Friday, February 4, 2011

Cretaceous Insect Reveals No Evolution In 100 Million Years



Science Daily: Rare Insect Fossil Reveals 100 Million Years of Evolutionary Stasis.
ScienceDaily (Feb. 4, 2011) — Researchers have discovered the 100 million-year-old ancestor of a group of large, carnivorous, cricket-like insects that still live today in southern Asia, northern Indochina and Africa. The new find, in a limestone fossil bed in northeastern Brazil, corrects the mistaken classification of another fossil of this type and reveals that the genus has undergone very little evolutionary change since the Early Cretaceous Period, a time of dinosaurs just before the breakup of the supercontinent Gondwana.

2 comments:

Jeffery Keown said...

Punctuated Equilibrium. Do you understand English? I swear, you grasp at anything that comes along, using it to flog evolution like a Late Georgian Schoolboy, without offering evidence for the change we do see over millions of years.

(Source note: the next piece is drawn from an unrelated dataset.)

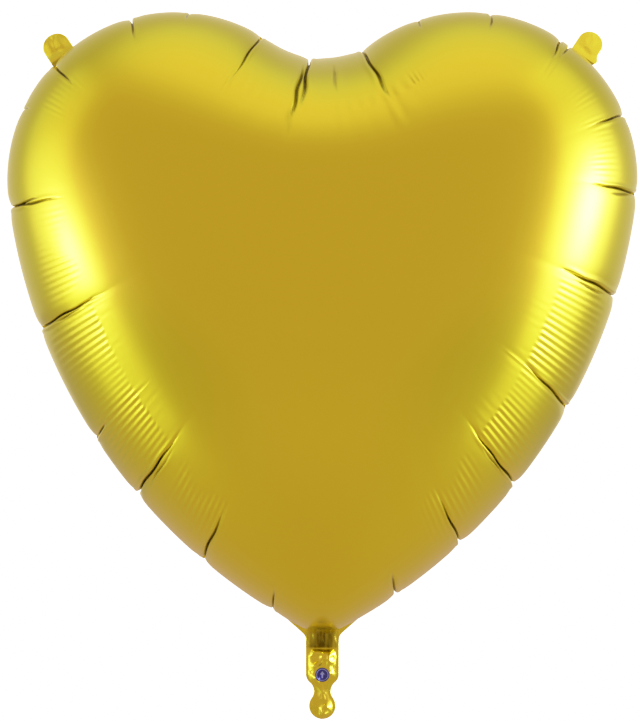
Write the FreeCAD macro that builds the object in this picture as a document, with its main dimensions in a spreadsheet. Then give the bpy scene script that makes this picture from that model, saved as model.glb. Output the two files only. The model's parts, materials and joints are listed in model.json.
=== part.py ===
import FreeCAD, Part
import Sketcher
import math
import os
import re

# A heart-shaped foil balloon, upright and facing -Y, with +Z up. Two metallised films are welded
# together round their rims. A flat neck with a narrow waist hangs below the heart, and two rounded
# hanging tabs stand on its shoulders. The origin is the middle of the waist, where a ribbon is tied.
# Every film is drawn thicker than the real one, so that it stays a closed solid.

DOC = FreeCAD.newDocument("foil_heart_balloon")

# ---------------------------------------------------------------- driving dimensions, in mm

SIZES = [
    ("lobe_radius", 165.0, "radius of each lobe of the inflated heart"),
    ("lobe_offset", 143.5, "lobe centre from the middle plane"),
    ("lobe_height", 500.0, "lobe centre above the waist"),
    ("side_radius", 550.0, "radius of the long flanks"),
    ("side_start", 7.2, "degrees below the horizontal where lobe and flank meet"),
    ("notch_radius", 87.0, "hollow between the lobes"),
    ("film", 1.0, "drawn thickness of one outer film"),
    ("weld_width", 5.0, "width of the welded rim"),
    ("dome_run", 150.0, "how far each panel takes to curve over from rim to crown"),
    ("dome_depth", 165.0, "how far each panel stands out from the weld plane"),
    ("dome_tip_half_width", 13.0, "half width of the inflated heart's lower tip"),
    ("fold_height", 42.0, "neck fold line above the waist"),
    ("neck_half_width", 16.2, "half width of the flat neck"),
    ("neck_corner_radius", 11.0, "rounded lower corners of the neck"),
    ("neck_root_radius", 9.0, "hollow corners where the neck leaves the heart"),
    ("waist_half_width", 8.3, "half width at the waist"),
    ("waist_radius", 11.2, "hollow of the waist"),
    ("tail_radius", 13.0, "rounded end below the waist"),
    ("tab_half_width", 12.5, "half width and end radius of a hanging tab"),
    ("tab_length", 12.0, "straight part of a tab, from its fold line"),
    ("tab_position", 48.0, "degrees round the lobe, from the horizontal, to a tab"),
    ("tab_direction", 34.0, "degrees from the vertical that a tab points"),
    ("tab_fold_offset", 4.0, "tab fold line beyond the heart's rim"),
    ("tab_root_depth", 9.0, "how far a tab's root reaches into the rim"),
    ("fold_clearance", 0.1, "running clearance at a fold line"),
    ("fold_round", 0.98, "rounding of a folding film's edge, just under its thickness"),
    ("valve_film", 0.25, "drawn thickness of one valve film"),
    ("valve_recess", 0.3, "room in each outer film for the valve"),
    ("valve_half_width", 10.0, "half width of the valve films"),
    ("valve_bottom", 8.0, "lower edge of the valve above the waist"),
    ("valve_top", 150.0, "upper, free edge of the valve inside the heart"),
    ("channel_half_width", 6.0, "half width of the air channel and of the mouth"),
    ("print_top", 84.0, "upper end of the release print on the valve"),
    ("badge_radius", 7.0, "printed badge on the neck"),
    ("badge_height", 16.3, "badge centre above the waist"),
    ("badge_film", 0.2, "drawn thickness of the badge"),
]
DOME_STEPS = 8

sheet = DOC.addObject("Spreadsheet::Sheet", "Sizes")
for row, (alias, number, note) in enumerate(SIZES, 1):
    sheet.set(f"A{row}", note)
    sheet.set(f"B{row}", str(number))
    sheet.setAlias(f"B{row}", alias)
DOC.recompute()


ALIASES = {alias for alias, _, _ in SIZES}


def expression(formula):
    """The same formula with each alias written as a cell of the sheet."""
    return re.sub(r"[a-z_]+", lambda m: "Sizes." + m[0] if m[0] in ALIASES else m[0], formula)


def value(formula):
    """The number that a formula of aliases gives now."""
    return float(sheet.evalExpression(expression(formula)))


# ---------------------------------------------------------------- helpers

SUBPARTS = []


def labelled(thing, label):
    """Names a finished sub-part and puts it on the list that is written out."""
    thing.Label = label
    SUBPARTS.append(thing)
    return thing


def new_body(label):
    return labelled(DOC.addObject("PartDesign::Body", label + "_body"), label)


def weld_plane(body):
    """The body's own XZ plane, whose normal is -Y."""
    return next(f for f in body.Origin.OriginFeatures if f.Role == "XZ_Plane")


def middle_plane(body):
    return next(f for f in body.Origin.OriginFeatures if f.Role == "YZ_Plane")


def new_sketch(body, name, level="0"):
    """A sketch parallel to the weld plane. A positive level lies in front of it, towards -Y."""
    sketch = body.newObject("Sketcher::SketchObject", name)
    sketch.AttachmentSupport = [(weld_plane(body), "")]
    sketch.MapMode = "FlatFace"
    sketch.setExpression("AttachmentOffset.Base.z", expression(level))
    return sketch


def line(sketch, start, end):
    return sketch.addGeometry(
        Part.LineSegment(FreeCAD.Vector(*start, 0), FreeCAD.Vector(*end, 0)), False
    )


def arc(sketch, centre, radius, start, end):
    """An arc that runs anticlockwise from one angle to the other, in radians."""
    circle = Part.Circle(FreeCAD.Vector(*centre, 0), FreeCAD.Vector(0, 0, 1), radius)
    return sketch.addGeometry(Part.ArcOfCircle(circle, start, end), False)


def join(sketch, first, first_end, second, second_end, kind="Coincident"):
    sketch.addConstraint(Sketcher.Constraint(kind, first, first_end, second, second_end))


def size_of(sketch, kind, words, *where):
    """A dimension bound to a formula of the sheet's aliases."""
    index = sketch.addConstraint(Sketcher.Constraint(kind, *where, value(words)))
    sketch.setExpression(f"Constraints[{index}]", expression(words))


START, END, CENTRE = 1, 2, 3
ORIGIN = (-1, 1)
ACROSS, UPRIGHT = -1, -2


def pad(body, sketch, thickness, rear):
    """A film of one thickness, in front of the weld plane or behind it."""
    feature = body.newObject("PartDesign::Pad", sketch.Name + "_pad")
    feature.Profile = sketch
    feature.setExpression("Length", expression(thickness))
    feature.Reversed = rear
    return feature


def recess(body, sketch, depth, rear):
    """A shallow pocket in the face that lies on the weld plane. It has to take material away."""
    DOC.recompute()
    before = body.Shape.Volume
    feature = body.newObject("PartDesign::Pocket", sketch.Name + "_recess")
    feature.Profile = sketch
    feature.setExpression("Length", expression(depth))
    feature.Reversed = not rear
    DOC.recompute()
    if body.Shape.Volume >= before:
        raise RuntimeError(f"{feature.Name} removed nothing")
    return feature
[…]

Other studies have determined that the region where the fossil was found was most likely an arid or semi-arid monsoonal environment during the Early Cretaceous Period, Heads said, "suggesting that the habitat preferences of Schizodactylus have changed little in over 100 million years."

In smaller words, if the environment doesn't change, it's unlikely that the critters will change.

What is the cause of speciation and physiological change, if not evolution?

Fungus the Photo! said...

Or the dating of the fossil is wrong?

A simple question: can amber last that length of time?